A maggior ragione il sistema economico-industriale dipende dalla disponibilità di nuove risorse creative. Soprattutto oggi che l’innovazione è sempre più veloce: l’invecchiamento della forza lavoro significa tra l’altro avere una minore incidenza di quella fascia di giovani lavoratori in grado di proporre e realizzare idee nuove e vincenti. In termini di competitività delle nostre aziende è un disastro. Per non parlare delle ripercussioni sulle piccole imprese familiari, che costituiscono il motore dell’economia italiana: i profitti vengono investiti nell’azienda se ci sono dei figli che poi porteranno avanti l’impresa (creando così nuovi posti di lavoro). Ma se i figli non ci sono, per chi investire? E se non si investe, i posti di lavoro non solo non aumentano, ma si perdono. E ancora: i giovani sono anche quelli che consumano maggiormente beni durevoli, come le case, le automobili. Come si può pensare che non vada in crisi l’industria dell’auto e che non crolli il mercato immobiliare se in appena dieci anni si perde 1 milione e 300mila potenziali acquirenti, il 18% di un’intera fascia di età?
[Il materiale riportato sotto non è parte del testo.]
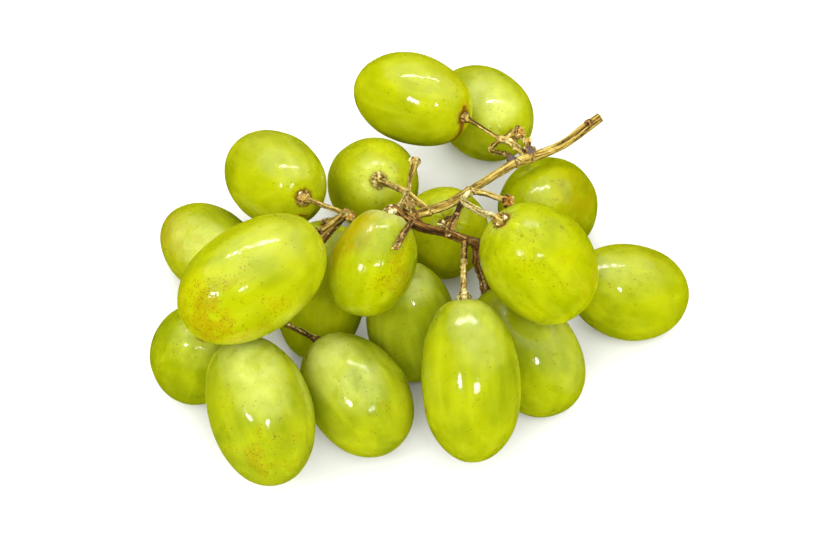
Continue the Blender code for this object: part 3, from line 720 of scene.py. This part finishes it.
# The lines carry how each shoot looks, point by point. Every shoot's grain starts at
# another height, so that no two are alike.
GRAIN_SHIFT = 31.0
lines = bpy.data.meshes.new("stem_lines")
points, edges, looks = [], [], []
for number, (path, thick, woody, pale, knobbly, plum, opened) in enumerate(routes):
    start = len(points)
    points += path
    edges += [(start + i, start + i + 1) for i in range(len(path) - 1)]
    looks += [(thick[i], woody[i], pale[i], knobbly, plum, opened[i], GRAIN_SHIFT * number)
              for i in range(len(path))]
lines.from_pydata(points, edges, [])
for column, name in enumerate(("thick", "woody", "pale", "knobbly", "plum", "opened", "offset")):
    lines.attributes.new(name, "FLOAT", "POINT").data.foreach_set(
        "value", [look[column] for look in looks])

# Round shoots along the lines, with ridges along the grain and knobs
tree, given = growth("grow_shoots", "Shoots", {
    "Geometry": ("Lines",), "Float": ("Spacing", "Ridge", "Knob"), "Int": ("Sides",),
    "Material": ("Stalk",)})
thick, offset, knobbly, along, ridge, knob = (
    node(tree, "GeometryNodeInputNamedAttribute", {"Name": name})
    for name in ("thick", "offset", "knobbly", "along", "ridge", "knob"))
turned, grain = (
    node(tree, "GeometryNodeInputNamedAttribute", {"Name": name}, data_type="FLOAT_VECTOR")
    for name in ("round", "grain"))
rail = node(tree, "GeometryNodeMeshToCurve", given["Lines"])
rail = node(tree, "GeometryNodeCurveSplineType", rail, spline_type="CATMULL_ROM")
rail = node(tree, "GeometryNodeResampleCurve", {"Curve": rail, "Length": given["Spacing"]},
            mode="LENGTH")
rail = node(tree, "GeometryNodeSetCurveNormal", rail, mode="MINIMUM_TWIST")
run = node(tree, "GeometryNodeSplineParameter").outputs["Length"]
rail = node(tree, "GeometryNodeStoreNamedAttribute", {"Geometry": rail, "Name": "along", "Value": run})
hoop = node(tree, "GeometryNodeCurvePrimitiveCircle",
            {"Resolution": given["Sides"], "Radius": 1.0}, mode="RADIUS")
hoop = node(tree, "GeometryNodeStoreNamedAttribute",
            {"Geometry": hoop, "Name": "round", "Value": node(tree, "GeometryNodeInputPosition")},
            data_type="FLOAT_VECTOR")
shoots = node(tree, "GeometryNodeCurveToMesh",
              {"Curve": rail, "Profile Curve": hoop, "Scale": thick, "Fill Caps": True})
# Grain: where a point would be if its shoot were straight, in millimetres
around = node(tree, "VectorMath SCALE", {0: turned, "Scale": thick})
along = node(tree, "Math ADD", along, offset)
along = node(tree, "CombineXYZ", {2: along})
straight = node(tree, "VectorMath ADD", around, along)
shoots = node(tree, "GeometryNodeStoreNamedAttribute",
              {"Geometry": shoots, "Name": "grain", "Value": straight}, data_type="FLOAT_VECTOR")
stretched = node(tree, "VectorMath MULTIPLY", grain, (1.0, 1.0, 0.04))
ridges = node(tree, "TexNoise", {"Vector": stretched, "Scale": 1.5, "Detail": 2.0})
knobs = node(tree, "TexNoise", {"Vector": grain, "Scale": 1.0, "Detail": 3.0, "Roughness": 0.6})
for name, value in (("ridge", ridges), ("knob", knobs)):
    shoots = node(tree, "GeometryNodeStoreNamedAttribute",
                  {"Geometry": shoots, "Name": name, "Value": value})
ridge, knob = (node(tree, "Math SUBTRACT", share, 0.5) for share in (ridge, knob))
ridge = node(tree, "Math MULTIPLY", ridge, given["Ridge"])
knob = node(tree, "Math MULTIPLY", knob, given["Knob"])
knobbly = node(tree, "Math MULTIPLY_ADD", knobbly, 2.0, 0.3)
rise = node(tree, "Math MULTIPLY_ADD", knob, knobbly, ridge)
normal = node(tree, "GeometryNodeInputNormal")
rise = node(tree, "VectorMath SCALE", {0: normal, "Scale": rise})
shoots = node(tree, "GeometryNodeSetPosition", {"Geometry": shoots, "Offset": rise})
shoots = node(tree, "GeometryNodeTransform", {"Geometry": shoots, "Scale": (MM, MM, MM)})
finished(tree, shoots, given["Stalk"])
grow_shoots = tree

# Dried stalk: matt and fibrous, straw on the ridges and brown in the furrows, a painted highlight and
# painted shade over the real grain, dark where it is woody and chalky where it is corky, with orange
# pith in the torn ends.
stalk, tree = material("dried_grape_stalk", "#A39350")
look = {name: node(tree, "Attribute", attribute_name=name).outputs["Fac"]
        for name in ("woody", "pale", "plum", "opened", "ridge", "knob")}
grain = node(tree, "Attribute", attribute_name="grain").outputs["Vector"]
stretched = node(tree, "VectorMath MULTIPLY", grain, (1.0, 1.0, 0.06))
fibre, mottle, cork = (
    node(tree, "TexNoise",
         {"Vector": vector, "Scale": scale, "Detail": detail, "Roughness": roughness})
    for vector, scale, detail, roughness in ((stretched, 3.5, 3.0, 0.6), (grain, 1.1, 5.0, 0.65),
                                             (grain, 1.6, 3.0, 0.5)))
# Tone, from furrow to ridge, which picks from a ramp of four colours for each kind of bark: painted
# shade in the furrows and a painted highlight on the ridges and knobs, mixed with the random grain of
# the fibres
tone_and_relief_shade = node(tree, "Math MULTIPLY_ADD", look["ridge"], 1.1, -0.6)
for layer, weight in ((look["knob"], 0.3), (fibre, 0.8)):
    tone_and_relief_shade = node(tree, "Math MULTIPLY_ADD", layer, weight, tone_and_relief_shade)
ramps = {}
for name, codes in (("straw", ("#3E2C0C", "#7E6420", "#A58A36", "#CDB964")),
                    ("brown", ("#2A1907", "#4A300E", "#74501C", "#A88244")),
                    ("cork", ("#6E5C28", "#A99A58", "#CFC584", "#E9E2B4"))):
    ramps[name] = node(tree, "ValToRGB", tone_and_relief_shade)
    band = ramps[name].color_ramp.elements
    band.new(0.45)
    band.new(0.54)
    for part, spot, code in zip(band, (0.36, 0.45, 0.54, 0.66), codes):
        part.position = spot
        part.color = linear(code)
woody, cork = (node(tree, "Math SUBTRACT", share, 0.5) for share in (mottle, cork))
woody = node(tree, "Math MULTIPLY_ADD", woody, 1.5, look["woody"])
woody = node(tree, "MapRange", woody, 0.3, 0.7)
cork = node(tree, "Math MULTIPLY_ADD", cork, 2.6, look["pale"])
cork = node(tree, "MapRange", cork, 0.35, 0.7)
plum = node(tree, "Math MULTIPLY_ADD", mottle, 1.2, look["plum"])
plum = node(tree, "MapRange", plum, 0.9, 1.4, 0.0, 0.85)
# A torn end shows orange pith and a healed scar is dark inside. The sawn end of the
# stalk is cream wood round its brown pith.
torn, healed, sawn = (node(tree, "MapRange", look["opened"], low, high)
                      for low, high in ((0.25, 0.8), (-0.4, -0.8), (-1.75, -1.95)))
heart = node(tree, "VectorMath MULTIPLY", grain, (1.0, 1.0, 0.0))
heart = node(tree, "VectorMath LENGTH", heart).outputs["Value"]
heart = node(tree, "MapRange", heart, 0.25, 0.6)
bruise, pith, wood = (
    node(tree, "Mix", {0: share, 6: linear(low), 7: linear(high)}, data_type="RGBA")
    for share, low, high in ((fibre, "#3E3034", "#6A645E"), (fibre, "#7A4608", "#ECAC3E"),
                             (heart, "#6E5040", "#E0D2B8")))
colour = ramps["straw"]
for share, over in ((woody, ramps["brown"]), (cork, ramps["cork"]), (plum, bruise),
                    (torn, pith), (healed, linear("#5E441C")), (sawn, wood)):
    colour = node(tree, "Mix", {0: share, 6: colour, 7: over}, data_type="RGBA")
rough = node(tree, "Math MULTIPLY_ADD", mottle, 0.6, fibre)
rough = node(tree, "Bump", {"Height": rough, "Strength": 1.0, "Distance": 0.12 * MM})
shader = node(tree, "BsdfPrincipled", {
    "Base Color": colour, "Roughness": 0.62, "Specular IOR Level": 0.2, "Normal": rough})
node(tree, "OutputMaterial", {"Surface": shader})

stem_shoots = grown("stem_shoots", grow_shoots, {
    "Spacing": 0.3, "Sides": 20, "Ridge": 0.5, "Knob": 0.5, "Stalk": stalk}, start=lines)

# The shoots fused into one closed skin, which then takes its looks back from them
tree, given = growth("carry_looks", "Dressed", {
    "Geometry": ("Stem",), "Object": ("Shoots",), "Material": ("Stalk",)})
source = node(tree, "GeometryNodeObjectInfo", {"Object": given["Shoots"]}).outputs["Geometry"]
stem = given["Stem"]
for name, kind in (("grain", "FLOAT_VECTOR"), ("woody", "FLOAT"), ("pale", "FLOAT"),
                   ("plum", "FLOAT"), ("opened", "FLOAT"), ("ridge", "FLOAT"), ("knob", "FLOAT")):
    look = node(tree, "GeometryNodeInputNamedAttribute", {"Name": name}, data_type=kind)
    look = node(tree, "GeometryNodeSampleNearestSurface", {"Mesh": source, "Value": look},
                data_type=kind)
    stem = node(tree, "GeometryNodeStoreNamedAttribute",
                {"Geometry": stem, "Name": name, "Value": look}, data_type=kind)
finished(tree, stem, given["Stalk"])
fused = placed("stem_fused", stem_shoots.data.copy())
for title, kind, settings in (
        ("fuse", "REMESH", {"mode": "VOXEL", "voxel_size": 0.16 * MM, "adaptivity": 0.0}),
        ("smooth", "SMOOTH", {"factor": 0.5, "iterations": 2}),
        ("thin", "DECIMATE", {"ratio": 0.55})):
    modifier = fused.modifiers.new(title, kind)
    for name, value in settings.items():
        setattr(modifier, name, value)
graph = bpy.context.evaluated_depsgraph_get()
skinned = bpy.data.meshes.new_from_object(fused.evaluated_get(graph), depsgraph=graph)
bpy.data.objects.remove(fused)
stem_wood = grown("stem_wood", tree, {"Shoots": stem_shoots, "Stalk": stalk}, start=skinned)
bpy.data.objects.remove(stem_shoots)
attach(stem_wood, "root")
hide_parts("stem")

# Torn fibres -----------------------------------------------------------------
# Where a berry was pulled off, the strands that fed it stay behind: a small brush of
# stiff orange-brown fibres that stands in the open cup.

# Torn fibre: dry strands, honey to dark orange along their length, with a soft sheen.
torn_fibre, tree = material("torn_stalk_fibre", "#C07A2C")
place = node(tree, "TexCoord").outputs["Object"]
tint = node(tree, "TexNoise", {"Vector": place, "Scale": 1.4 / MM, "Detail": 2.0})
tint = node(tree, "ValToRGB", tint)
for part, spot, code in zip(tint.color_ramp.elements, (0.4, 0.62), ("#9A5C0C", "#F6CE6E")):
    part.position = spot
    part.color = linear(code)
shader = node(tree, "BsdfPrincipled",
              {"Base Color": tint, "Roughness": 0.55, "Specular IOR Level": 0.2})
node(tree, "OutputMaterial", {"Surface": shader})

# Each fibre is thrown to one side of its cup, about half its width out, and leans that way
tree, given = growth("grow_fibres", "Brushes", {
    "Geometry": ("Ends",), "Int": ("Fibres",), "Float": ("Length", "Thickness"),
    "Material": ("Fibre",)})
many = node(tree, "GeometryNodeDuplicateElements",
            {"Geometry": given["Ends"], "Amount": given["Fibres"]}, domain="POINT")
out = node(tree, "GeometryNodeInputNamedAttribute", {"Name": "out"}, data_type="FLOAT_VECTOR")
wide = node(tree, "GeometryNodeInputNamedAttribute", {"Name": "wide"})
thrown = node(tree, "FunctionNodeRandomValue",
              {"Min": (-1.0, -1.0, -1.0), "Max": (1.0, 1.0, 1.0), "Seed": 3},
              data_type="FLOAT_VECTOR")
level = node(tree, "VectorMath CROSS_PRODUCT", thrown, out)
level = node(tree, "VectorMath SCALE", {0: level, "Scale": wide})
step = node(tree, "VectorMath SCALE", {0: level, "Scale": 0.55})
points = node(tree, "GeometryNodeSetPosition", {"Geometry": many, "Offset": step})
lean = node(tree, "VectorMath SCALE", {0: level, "Scale": 0.45})
lean = node(tree, "VectorMath ADD", lean, out)
turn = node(tree, "FunctionNodeAlignRotationToVector", {"Vector": lean}, axis="Z")
size = node(tree, "FunctionNodeRandomValue", {2: 0.55, 3: 1.25, "Seed": 8})
size = node(tree, "Math MULTIPLY", size, wide)
strand = node(tree, "GeometryNodeMeshCone",
              {"Vertices": 6, "Side Segments": 1, "Radius Top": 0.02,
               "Radius Bottom": given["Thickness"], "Depth": given["Length"]})
brushes = node(tree, "GeometryNodeInstanceOnPoints",
               {"Points": points, "Instance": strand, "Rotation": turn, "Scale": size})
brushes = node(tree, "GeometryNodeTransform", {"Geometry": brushes, "Scale": (MM, MM, MM)})
finished(tree, brushes, given["Fibre"])
ends = bpy.data.meshes.new("torn_ends")
ends.from_pydata([end - out * 0.3 for end, out, radius, openness in torn_ends], [], [])
ends.attributes.new("out", "FLOAT_VECTOR", "POINT").data.foreach_set(
    "vector", [value for end, out, radius, openness in torn_ends for value in out])
ends.attributes.new("wide", "FLOAT", "POINT").data.foreach_set(
    "value", [radius * openness * 0.75 for end, out, radius, openness in torn_ends])
stub_fibres = grown("stub_fibres", tree, {
    "Fibres": 18, "Length": 1.7, "Thickness": 0.17, "Fibre": torn_fibre}, start=ends)
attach(stub_fibres, "root")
Il paradosso dunque è solo apparente, perché siamo entrati in un circolo vizioso destinato a proseguire per molto tempo anche se ci fosse una sterzata improvvisa. Che comunque è indispensabile, se per l’Italia vogliamo avere un futuro. La sterzata significa porre la questione della natalità come una priorità assoluta della nostra politica economica, come del resto fece la Francia dopo la Prima Guerra Mondiale, che costò la vita a 1.400 mila suoi giovani: non a caso oggi la Francia ha ancora gli istituti demografici più importanti d’Europa.

Non si tratta di chiedere “premi” per la natalità, ma anzitutto eliminare quelle discriminazioni e quegli ostacoli che disincentivano nuove nascite. E soprattutto di rafforzare l’unico istituto che è l’ambiente ideale per concepire, far nascere ed educare le nuove generazioni: la famiglia. E’ chiaro infatti che la denatalità va di pari passo con la disgregazione della famiglia (il crollo delle nascite non è forse iniziato con la diffusione della contraccezione e l’introduzione del divorzio?). Rafforzare la famiglia naturale dunque – fondata sul matrimonio tra uomo e donna – dovrebbe essere la prima preoccupazione di un governo e di un presidente del Consiglio che si dichiara sconvolto dai dati sulla disoccupazione. E invece cosa succede? Che addirittura tutti i partiti in Parlamento si danno da fare per approvare il divorzio breve (vedi articolo a fianco), durissimo colpo alla rilevanza della famiglia nella società, così come la promozione degli stili di vita omosessuali. Insomma abbiamo una classe dirigente – specchio della società che la esprime, peraltro – schizofrenica, che da una parte si straccia le vesti per la disoccupazione e dall’altra promuove leggi e costumi che faranno peggio.